SUPPLIED INFORMATION

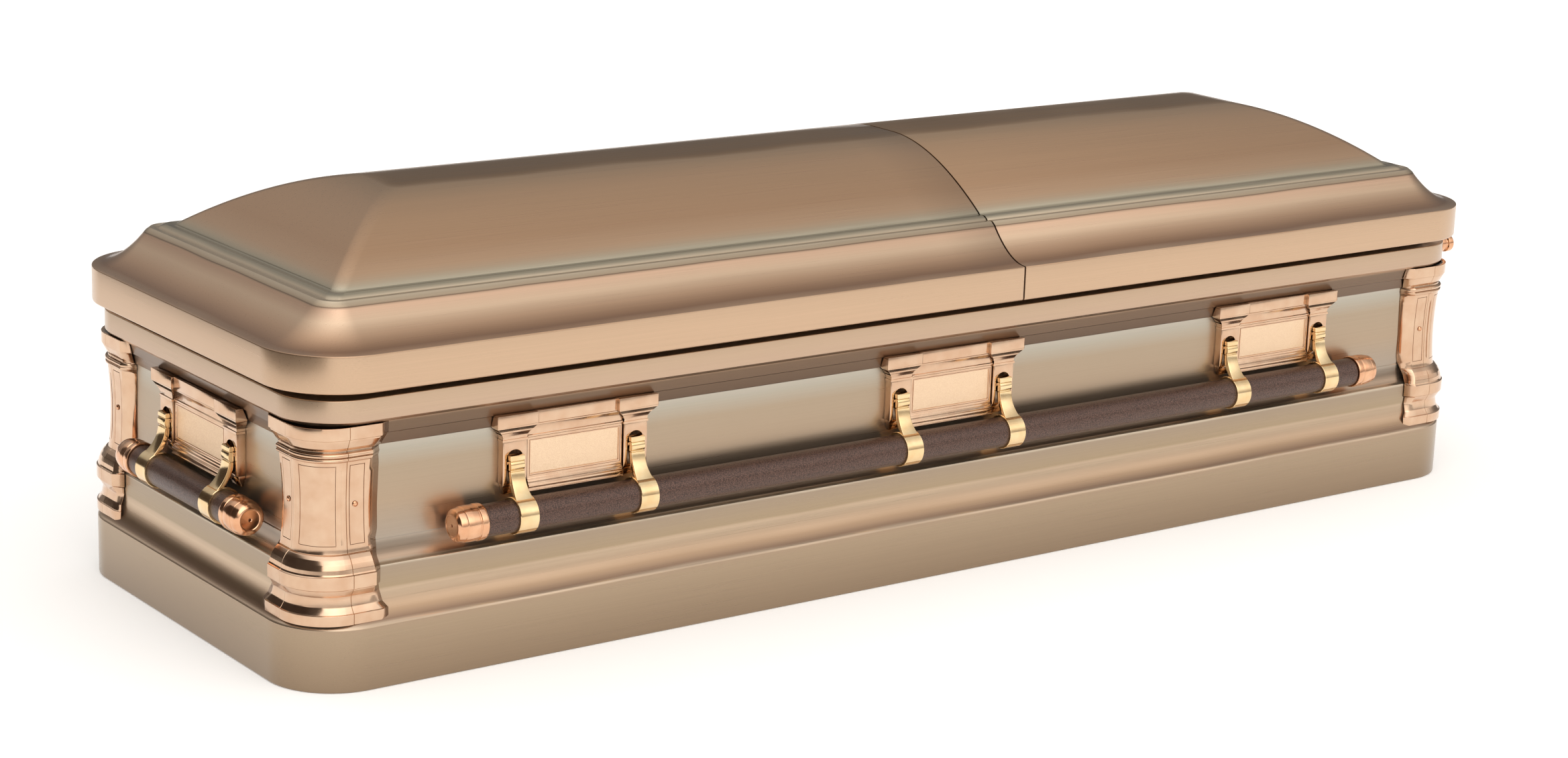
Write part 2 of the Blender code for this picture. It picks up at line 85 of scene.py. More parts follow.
# ---- what a user can change ------------------------------------------------------------------
class CasketSizes(bpy.types.PropertyGroup):
    """Sizes that shape the finer pieces"""

    sheet: FloatProperty(
        name="Sheet", description="Thickness of the pressed steel sheet",
        default=0.0015, min=0.0008, max=0.003, unit="LENGTH")
    corner_steps: IntProperty(
        name="Corner steps", description="Facets in each rounded corner of the sheet",
        default=28, min=6, max=64)
    fillet_steps: IntProperty(
        name="Fillet steps", description="Facets in each small rounding of a moulding",
        default=4, min=2, max=10)
    turned_steps: IntProperty(
        name="Turned steps", description="Facets round a turned piece",
        default=56, min=16, max=96)
    ring_width: FloatProperty(
        name="Ring width", description="Width of the band that an arm wraps round the bar",
        default=0.0285, min=0.02, max=0.04, unit="LENGTH")
    groove: FloatProperty(
        name="Groove", description="Depth of the incised lines on the castings",
        default=0.0009, min=0.0003, max=0.002, unit="LENGTH")


class StudioSettings(bpy.types.PropertyGroup):
    """Camera and light"""

    lens: FloatProperty(
        name="Lens", description="Focal length", default=74.85, min=20, max=200, unit="CAMERA")
    softbox: FloatProperty(
        name="Softbox", description="Power of the overhead softbox", default=16.0, min=0, unit="POWER")


# ---- mesh helpers ----------------------------------------------------------------------------
def vertices_of(result):
    return [item for item in result["geom"] if isinstance(item, bmesh.types.BMVert)]


def edges_of(result, key="geom"):
    return [item for item in result[key] if isinstance(item, bmesh.types.BMEdge)]


def everything(form):
    return form.verts[:] + form.edges[:] + form.faces[:]


def face_outward(form):
    bmesh.ops.recalc_face_normals(form, faces=form.faces[:])


def filleted(corners, steps):
    """A line through (inset, height, radius) corners, each rounded off with an arc of its radius."""
    points = [Vector((c[0], c[1], 0.0)) for c in corners]
    path = [points[0]]
    for before, corner, after, (_, _, radius) in zip(points, points[1:], points[2:], corners[1:]):
        back, on = (before - corner), (after - corner)
        half = back.angle(on) / 2
        if radius <= 0 or half > math.radians(88):
            path.append(corner)
            continue
        reach = min(radius / math.tan(half), back.length * 0.49, on.length * 0.49)
        radius = reach * math.tan(half)
        centre = corner + (back.normalized() + on.normalized()).normalized() * radius / math.sin(half)
        start = corner + back.normalized() * reach - centre
        end = corner + on.normalized() * reach - centre
        path += [centre + start.slerp(end, s / steps).normalized() * radius for s in range(steps + 1)]
    path.append(points[-1])
    return [(p.x, p.y) for p in path]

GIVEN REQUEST
In this exercise, copy only the lines from the opening line of the material through the line where "if isinstance(item, bmesh.types.BMVert)]" appears.

ANSWER TO THIS EXERCISE
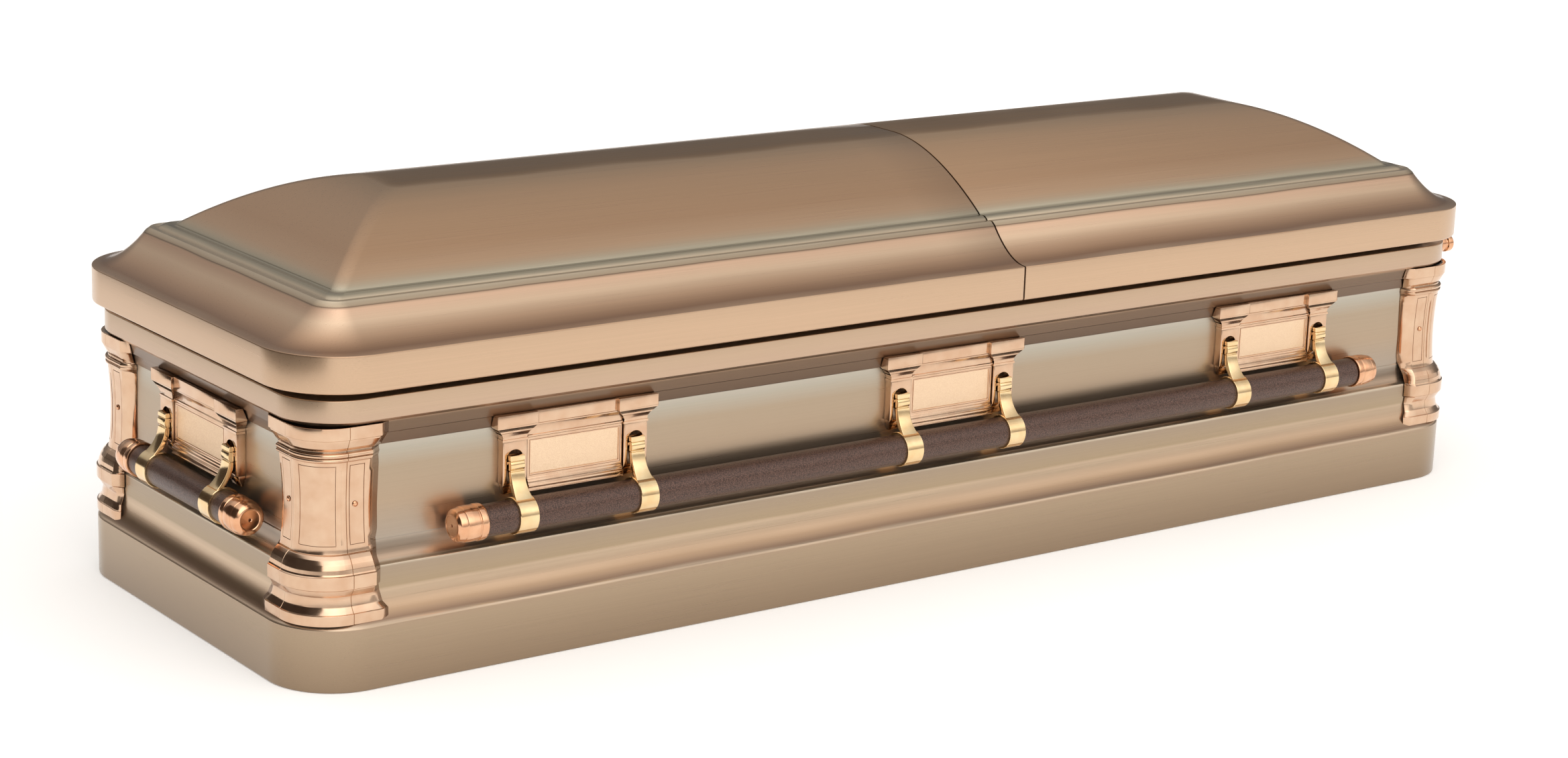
Write part 2 of the Blender code for this picture. It picks up at line 85 of scene.py. More parts follow.
# ---- what a user can change ------------------------------------------------------------------
class CasketSizes(bpy.types.PropertyGroup):
    """Sizes that shape the finer pieces"""

    sheet: FloatProperty(
        name="Sheet", description="Thickness of the pressed steel sheet",
        default=0.0015, min=0.0008, max=0.003, unit="LENGTH")
    corner_steps: IntProperty(
        name="Corner steps", description="Facets in each rounded corner of the sheet",
        default=28, min=6, max=64)
    fillet_steps: IntProperty(
        name="Fillet steps", description="Facets in each small rounding of a moulding",
        default=4, min=2, max=10)
    turned_steps: IntProperty(
        name="Turned steps", description="Facets round a turned piece",
        default=56, min=16, max=96)
    ring_width: FloatProperty(
        name="Ring width", description="Width of the band that an arm wraps round the bar",
        default=0.0285, min=0.02, max=0.04, unit="LENGTH")
    groove: FloatProperty(
        name="Groove", description="Depth of the incised lines on the castings",
        default=0.0009, min=0.0003, max=0.002, unit="LENGTH")


class StudioSettings(bpy.types.PropertyGroup):
    """Camera and light"""

    lens: FloatProperty(
        name="Lens", description="Focal length", default=74.85, min=20, max=200, unit="CAMERA")
    softbox: FloatProperty(
        name="Softbox", description="Power of the overhead softbox", default=16.0, min=0, unit="POWER")


# ---- mesh helpers ----------------------------------------------------------------------------
def vertices_of(result):
    return [item for item in result["geom"] if isinstance(item, bmesh.types.BMVert)]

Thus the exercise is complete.